Before applying clustering algorithms to document collections, it is often beneficial to perform dimensionality reduction. High-dimensional data can be noisy and may result in poor clustering performance due to the curse of dimensionality. Dimensionality reduction techniques, such as PCA, SVD, or t-SNE, can help in reducing the number of dimensions while preserving the essential structure and relationships in the data. This can lead to more efficient and accurate clustering results.

### Clustering Algorithms

There are several clustering algorithms that can be applied to document clustering. Some popular ones include:

1.  **K-means**: K-means is a widely-used partitioning clustering algorithm that aims to minimize the sum of squared distances between data points and their respective cluster centroids. K-means requires the number of clusters (K) to be specified beforehand and is sensitive to the initial placement of cluster centroids.
2.  **DBSCAN**: Density-Based Spatial Clustering of Applications with Noise (DBSCAN) is a density-based clustering algorithm that identifies clusters based on the density of data points in a region. DBSCAN does not require the number of clusters to be specified beforehand and can handle noise and outliers effectively.
3.  **Agglomerative Hierarchical Clustering**: This is a bottom-up approach to hierarchical clustering that starts with each data point as its own cluster and iteratively merges the closest pair of clusters until only one cluster remains. The result is a tree-like structure, called a dendrogram, that can be cut at different levels to obtain the desired number of clusters.
4.  **Latent Dirichlet Allocation (LDA)**: LDA is a generative probabilistic model for collections of discrete data, such as text corpora. It is particularly useful for topic modeling, where the goal is to discover the underlying topics in a document collection.
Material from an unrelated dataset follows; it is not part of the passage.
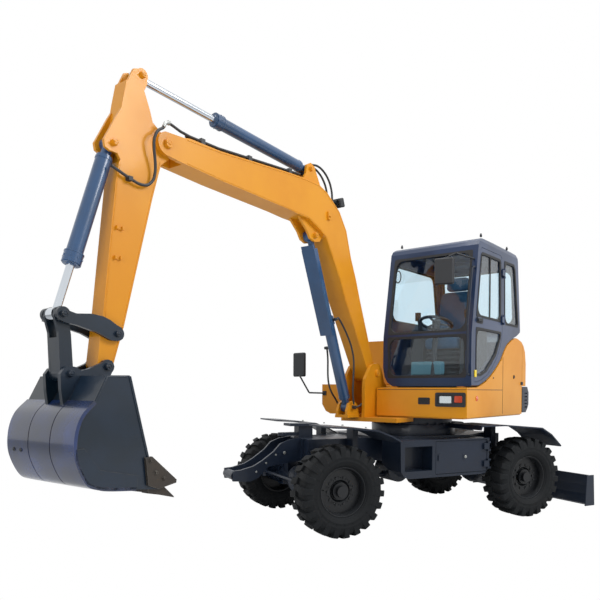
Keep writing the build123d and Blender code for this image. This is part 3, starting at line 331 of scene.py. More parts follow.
def makeStudio(settings):
    # the world is white to the camera, gloss and glass, and dimmer as a light; the camera sees a white floor
    scene, white = bpy.context.scene, settings["white"]
    scene.view_settings.view_transform = "Standard"
    scene.world = bpy.data.worlds.new("studioWorld")
    scene.world.use_nodes = True
    tree = scene.world.node_tree
    plain = feed(tree, tree.nodes["Background"], {"Strength": settings["ambient"], "Color": white})
    seen = shaderNode(tree, "Background", {"Strength": 1.0, "Color": white})
    rays = shaderNode(tree, "LightPath").outputs
    either = mathNode(tree, "MAXIMUM", rays["Is Camera Ray"], rays["Is Glossy Ray"])
    anyOf = mathNode(tree, "MAXIMUM", either, rays["Is Transmission Ray"])
    blended(tree, anyOf, plain, seen, "World Output")
    half, level = settings["floorSize"] / 2, float(cadBox[0][2]) - settings["floorBelow"]
    mesh = bpy.data.meshes.new("studioFloor")
    mesh.from_pydata([(x * half, y * half, level) for x, y in ((-1, -1), (1, -1), (1, 1), (-1, 1))],
                     [], [(0, 1, 2, 3)])
    floor = bpy.data.objects.new("studioFloor", mesh)
    scene.collection.objects.link(floor)
    material, tree, base = newMaterial("paleFloor")
    feed(tree, base, {"Base Color": settings["floorColour"], "Roughness": 0.9, "Specular IOR Level": 0.1})
    glow = shaderNode(tree, "Emission", {"Color": white})
    rays = shaderNode(tree, "LightPath").outputs
    share = mathNode(tree, "MULTIPLY", rays["Is Camera Ray"], settings["floorWhite"])
    blended(tree, share, base, glow, "Material Output")
    mesh.materials.append(material)


aimCamera(camera)
for name, place, target, size, power in lights:
    softLight(name, place, target, size, power)
makeStudio(studio)
print("camera, floor and lights made")


# Effects that the finishes share, as node groups

def newGroup(name, inputs, outputs):
    # a group with its interface; gives its tree, its input sockets and its output node
    group = bpy.data.node_groups.new(name, "ShaderNodeTree")
    for label, kind, value in inputs:
        group.interface.new_socket(name=label, in_out="INPUT", socket_type=kind).default_value = value
    for label, kind in outputs:
        group.interface.new_socket(name=label, in_out="OUTPUT", socket_type=kind)
    return group, group.nodes.new("NodeGroupInput").outputs, group.nodes.new("NodeGroupOutput")


def noiseNode(tree, scale, detail=4.0, rough=0.55):
    where = shaderNode(tree, "TexCoord").outputs["Object"]
    values = {"Vector": where, "Scale": scale, "Detail": detail, "Roughness": rough}
    return shaderNode(tree, "TexNoise", values).outputs["Fac"]


def rampNode(tree, value, low, high):
    made = shaderNode(tree, "MapRange", {"From Min": low, "From Max": high, "Value": value})
    made.interpolation_type = "SMOOTHSTEP"
    return made.outputs["Result"]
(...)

LDA represents documents as mixtures of topics and topics as mixtures of words, and it learns these representations using a Dirichlet prior.

To perform document clustering, first preprocess the text data (e.g., tokenization, stemming, and removing stop words), convert the documents into a suitable vector representation (e.g., TF-IDF or word embeddings), and then apply the desired clustering algorithm to group similar documents together.